### DATA ROWS
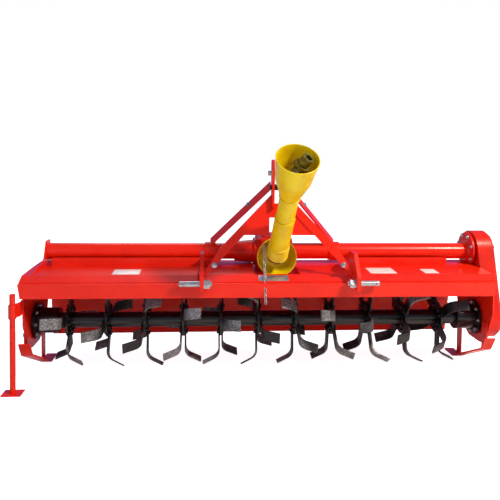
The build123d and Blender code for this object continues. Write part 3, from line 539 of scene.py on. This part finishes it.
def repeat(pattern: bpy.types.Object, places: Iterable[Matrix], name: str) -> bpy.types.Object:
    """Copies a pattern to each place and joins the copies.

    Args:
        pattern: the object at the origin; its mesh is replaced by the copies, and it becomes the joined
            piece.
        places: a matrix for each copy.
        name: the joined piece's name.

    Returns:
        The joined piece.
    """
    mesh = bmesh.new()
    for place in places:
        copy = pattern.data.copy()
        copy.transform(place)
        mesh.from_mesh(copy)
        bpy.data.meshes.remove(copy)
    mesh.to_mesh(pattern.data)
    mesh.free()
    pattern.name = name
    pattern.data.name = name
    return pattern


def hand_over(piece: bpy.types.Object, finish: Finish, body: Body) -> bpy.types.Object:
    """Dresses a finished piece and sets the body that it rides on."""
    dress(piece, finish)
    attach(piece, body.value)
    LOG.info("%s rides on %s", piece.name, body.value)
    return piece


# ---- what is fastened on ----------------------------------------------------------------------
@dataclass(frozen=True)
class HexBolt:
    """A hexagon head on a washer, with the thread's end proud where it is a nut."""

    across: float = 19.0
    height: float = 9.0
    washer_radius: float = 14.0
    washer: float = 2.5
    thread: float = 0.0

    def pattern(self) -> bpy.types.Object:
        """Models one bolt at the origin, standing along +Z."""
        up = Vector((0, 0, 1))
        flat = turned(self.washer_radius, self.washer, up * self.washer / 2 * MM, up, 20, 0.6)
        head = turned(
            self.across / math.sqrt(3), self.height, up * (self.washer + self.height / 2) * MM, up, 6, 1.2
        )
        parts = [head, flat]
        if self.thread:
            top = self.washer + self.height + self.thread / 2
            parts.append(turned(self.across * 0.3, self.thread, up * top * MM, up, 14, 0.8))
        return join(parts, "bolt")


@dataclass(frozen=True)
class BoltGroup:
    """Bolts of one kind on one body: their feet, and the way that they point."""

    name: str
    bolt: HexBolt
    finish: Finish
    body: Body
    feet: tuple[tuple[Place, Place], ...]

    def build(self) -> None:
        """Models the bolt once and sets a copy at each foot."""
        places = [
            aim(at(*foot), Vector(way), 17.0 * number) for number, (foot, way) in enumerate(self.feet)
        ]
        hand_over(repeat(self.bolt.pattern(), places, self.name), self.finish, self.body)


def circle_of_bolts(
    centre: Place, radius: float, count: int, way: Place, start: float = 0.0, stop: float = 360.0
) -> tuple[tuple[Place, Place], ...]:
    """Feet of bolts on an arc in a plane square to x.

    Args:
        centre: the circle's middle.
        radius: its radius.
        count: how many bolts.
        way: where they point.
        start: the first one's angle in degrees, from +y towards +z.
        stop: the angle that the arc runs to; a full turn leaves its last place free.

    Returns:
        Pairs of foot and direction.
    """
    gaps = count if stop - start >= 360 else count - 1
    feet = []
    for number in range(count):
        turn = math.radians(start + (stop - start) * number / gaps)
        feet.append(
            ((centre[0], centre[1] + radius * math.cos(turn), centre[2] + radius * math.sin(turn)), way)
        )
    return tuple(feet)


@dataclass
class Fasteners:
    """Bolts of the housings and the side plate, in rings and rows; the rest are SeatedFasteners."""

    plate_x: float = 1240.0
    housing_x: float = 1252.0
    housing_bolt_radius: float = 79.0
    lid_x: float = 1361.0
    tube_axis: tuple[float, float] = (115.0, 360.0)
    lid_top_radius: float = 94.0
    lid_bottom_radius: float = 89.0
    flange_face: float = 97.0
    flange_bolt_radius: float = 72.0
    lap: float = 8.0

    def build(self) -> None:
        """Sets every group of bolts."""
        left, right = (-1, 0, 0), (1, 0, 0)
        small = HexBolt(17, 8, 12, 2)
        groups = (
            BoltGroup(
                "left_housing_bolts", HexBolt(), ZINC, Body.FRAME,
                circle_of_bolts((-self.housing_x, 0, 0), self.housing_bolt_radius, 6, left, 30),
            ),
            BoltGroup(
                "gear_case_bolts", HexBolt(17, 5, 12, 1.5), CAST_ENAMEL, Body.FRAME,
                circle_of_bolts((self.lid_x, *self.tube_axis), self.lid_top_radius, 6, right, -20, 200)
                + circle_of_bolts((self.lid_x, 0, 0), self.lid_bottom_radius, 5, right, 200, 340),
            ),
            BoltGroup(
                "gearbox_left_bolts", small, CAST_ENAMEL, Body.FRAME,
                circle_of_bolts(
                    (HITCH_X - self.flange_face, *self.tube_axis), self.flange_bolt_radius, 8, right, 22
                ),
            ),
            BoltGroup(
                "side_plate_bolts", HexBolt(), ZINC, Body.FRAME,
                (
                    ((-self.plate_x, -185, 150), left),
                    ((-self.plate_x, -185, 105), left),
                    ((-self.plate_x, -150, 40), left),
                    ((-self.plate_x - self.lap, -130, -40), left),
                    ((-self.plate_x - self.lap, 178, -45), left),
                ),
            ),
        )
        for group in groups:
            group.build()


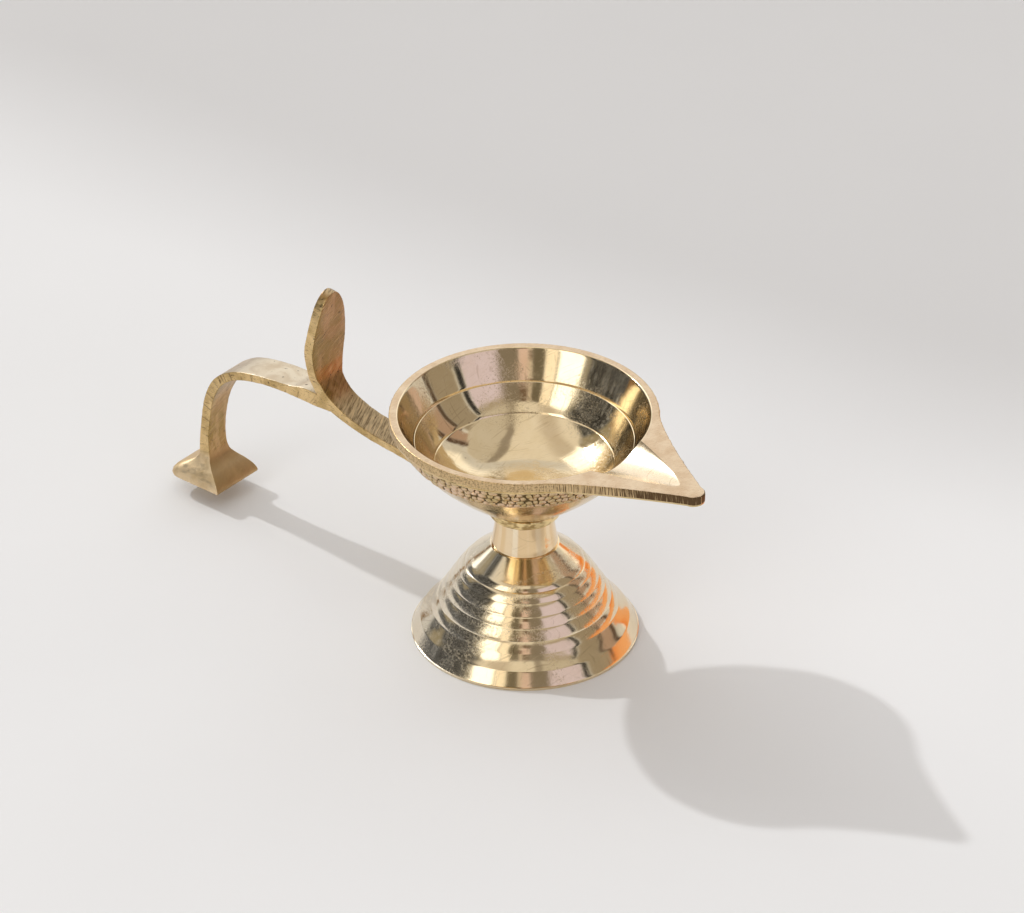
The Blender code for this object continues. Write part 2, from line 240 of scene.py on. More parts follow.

### STATED GOAL
Within the listing above, find every line containing the string "continues" and return it.

### ANSWER BELOW
The build123d and Blender code for this object continues. Write part 3, from line 539 of scene.py on. This part finishes it.
The Blender code for this object continues. Write part 2, from line 240 of scene.py on. More parts follow.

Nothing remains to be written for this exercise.